Even evil Foxconn has its proponents. "Once you actually go to the factory and meet the workers, it's a lot more complicated," the Greenpeace guy told me. "Rural farmers can make maybe two or three hundred dollars a year. In one of these factories, they can actually save something, which their families can use for education. Plus they get the chance to move away from home and see the city, and have some freedom and money for the first time." In other words, though it is still a form of exploitation, the alternative is much worse.
And that's Foxconn. Taiwanese standards are much higher. The already-completed dormitory for "phase one" of the Central Taiwan Science Park is clean, has collegiate facilities, and is free for migrant workers and cheap for Taiwanese. The fifteen thousand "operators"-the science-park proletariat-probably have better working hours than you do: ten-hour shifts, two days on, two days off. In their off time, most of the two thousand dorm residents leave to live with their families. Even the Americans seemed impressed. Although the farmers' rights should certainly be protected, it's hard to argue that Taiwan would be better off without the science park.
It's also hard to argue that the abuses Taiwan suffered in the past were an unnecessary price. The only reason Taiwan can afford to impose more regulations now is that the quality of its workforce and infrastructure, and the size of its market make it worthwhile. Had it not developed earlier, it would be in the same boat as developing Asian countries.

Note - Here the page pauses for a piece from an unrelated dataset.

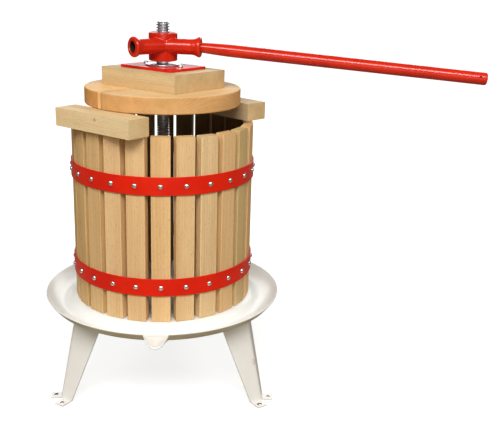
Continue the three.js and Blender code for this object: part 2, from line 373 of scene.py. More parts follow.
def wood(name, pale, deep, end_tone, ring_share):
    """Planed beech. The board attribute runs (across, through, along) from the tree's heart."""
    g = Graph(name)
    board = g.attribute("board")
    end = g.attribute("end", "Fac")
    tint = g.attribute("tint", "Color")
    sway = g.noise(board, 1.0, 1.0, 0.5, WOOD_SCALES["sway"], "Color")
    sway = g.vector("SCALE", g.vector("SUBTRACT", sway, (0.5, 0.5, 0.5)), 0.016)
    bent = g.vector("ADD", board, sway)
    from_heart = g.vector("LENGTH", g.vector("MULTIPLY", bent, (1.0, 1.0, 0.0)))
    wander = g.math("MULTIPLY", g.noise(board, 1.0, 2.0, 0.5, WOOD_SCALES["wander"]), 1.6)
    season = g.math("FRACT", g.math("ADD", g.math("DIVIDE", from_heart, RING), wander))
    late = g.remap(season, 0.35, 0.92, smooth=True)
    early = g.remap(season, 0.92, 1.0, 1.0, 0.0)
    ring = g.math("MULTIPLY", late, early)
    streak = g.noise(board, 1.0, 3.0, 0.55, WOOD_SCALES["streak"])
    broad = g.noise(board, 1.0, 2.0, 0.5, WOOD_SCALES["broad"])
    fibre = g.noise(board, 1.0, 3.0, 0.6, WOOD_SCALES["fibre"])
    fleck = g.noise(board, 1.0, 1.0, 0.5, WOOD_SCALES["fleck"])
    fleck = g.remap(fleck, 0.60, 0.72, smooth=True)
    depth = g.math("MULTIPLY", ring, g.math("MULTIPLY_ADD", end, 0.22, ring_share))
    depth = g.math("ADD", depth, g.remap(streak, 0.38, 0.78, 0.0, 0.42))
    depth = g.math("ADD", depth, g.remap(fibre, 0.3, 0.75, -0.14, 0.32))
    depth = g.math("ADD", depth, g.remap(broad, 0.35, 0.7, -0.18, 0.30), clamp=True)
    color = g.mix(depth, pale, deep)
    color = g.mix(g.math("MULTIPLY", fleck, 0.42), color, FLECK_COLOR)
    knot = g.vector("ADD", g.attribute("from_knot"), g.vector("SCALE", sway, 0.12))
    knot = g.vector("LENGTH", knot)
    halo = g.remap(knot, 0.0014, 0.0045, 1.0, 0.0, smooth=True)
    core = g.remap(knot, 0.0006, 0.0016, 1.0, 0.0, smooth=True)
    color = g.mix(g.math("MULTIPLY", halo, 0.35), color, KNOT_HALO)
    color = g.mix(g.math("MULTIPLY", core, 0.85), color, KNOT_CORE)
    # tint holds each board's own tone times its painted light and shade
    color = g.mix(1.0, color, tint, "MULTIPLY")
    color = g.mix(g.math("MULTIPLY", end, 0.75), color, g.mix(1.0, color, end_tone, "MULTIPLY"))
    relief = g.math("ADD", g.math("MULTIPLY", fibre, 0.6), g.math("MULTIPLY", ring, 0.35))
    relief = g.math("SUBTRACT", relief, g.math("MULTIPLY", fleck, 0.5))
    roughness = g.remap(streak, 0.3, 0.7, 0.52, 0.66)
    return g.finish(color, roughness, g.bump(relief, 0.00022, 0.55), Specular_IOR_Level=0.32)


def paint(name, color, shade, roughness, peel, speck, speck_color, speck_at=0.74, coat=0.2, chip=None):
    """Sprayed gloss paint: orange peel, faint unevenness, and a few specks of what is under it.

    `coat` is how much clear gloss lies on it, and `chip` is a place in the row frame where the
    paint has rubbed through to a rusty stain.
    """
    g = Graph(name)
    place = g.position()
    cloud = g.noise(place, 22.0, 3.0, 0.5)
    grit = g.noise(place, 520.0, 2.0, 0.6)
    skin = g.noise(place, 260.0, 2.0, 0.5)
    base = g.mix(g.remap(cloud, 0.35, 0.68, smooth=True), color, shade)
    spots = g.noise(place, 150.0, 3.0, 0.65)
    spots = g.remap(spots, speck_at, speck_at + 0.03)
    base = g.mix(g.math("MULTIPLY", spots, speck), base, speck_color)
    if chip:
        away = g.vector("SUBTRACT", place, chip)
        away = g.vector("LENGTH", g.vector("MULTIPLY", away, (1.0, 1.0, 0.45)))
        ragged = g.math("MULTIPLY_ADD", g.noise(place, 380.0, 3.0, 0.7), 0.009, away)
        worn = g.remap(ragged, 0.0058, 0.0085, 1.0, 0.0)
        base = g.mix(g.math("MULTIPLY", worn, 0.6), base, RUST_STAIN)
    gloss = g.remap(cloud, 0.3, 0.7, roughness * 0.9, roughness * 1.15)
    gloss = g.math("ADD", gloss, g.math("MULTIPLY", spots, 0.3))
    relief = g.math("SUBTRACT", g.math("MULTIPLY_ADD", grit, 0.18, skin), g.math("MULTIPLY", spots, 0.7))
    return g.finish(base, gloss, g.bump(relief, peel, 0.6), Specular_IOR_Level=0.2,
                    Coat_Weight=coat, Coat_Roughness=0.04)


def steel(name, color, shade, roughness, lines):
    """Zinc-plated steel: blotchy plating over fine turning marks."""
    g = Graph(name)
    place = g.position()
    cloud = g.noise(place, 75.0, 3.0, 0.55)
    marks = g.noise(place, 1.0, 2.0, 0.6, lines)
    grit = g.noise(place, 1400.0, 2.0, 0.6)
    share = g.math("MULTIPLY_ADD", marks, 0.35, g.math("MULTIPLY", cloud, 0.75), clamp=True)
    base = g.mix(g.remap(share, 0.3, 0.75, smooth=True), color, shade)
    gloss = g.remap(share, 0.3, 0.8, roughness * 0.8, roughness * 1.4)
    relief = g.math("MULTIPLY_ADD", grit, 0.4, marks)
    return g.finish(base, gloss, g.bump(relief, 0.00006, 0.5), Metallic=1.0)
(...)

The American environmentalists gripe that companies use China to hold Taiwanese jobs "for ransom." The Taiwanese EPA feels the same way. Still, Taiwan ought to be doing somewhat more than it is. Most importantly, given the apparently bogus nature of the trade-secrets argument, locals should be allowed to know the nature of the waste that is being dumped and burned in their area. There will be some unpalatable demands that result from this, but there will also be reasonable ones. Furthermore, say the Americans, a nearly imperceptibly tiny fraction of the (huge) subsidies given to the science park would go a long way toward allowing locals to protect themselves from some of the effects of pollution by identifying problems that in many cases can be fixed cheaply and easily. Environmentalism may never be profitable, whatever NGOs say, but it is possible to literate environmental protections that are also economically literate.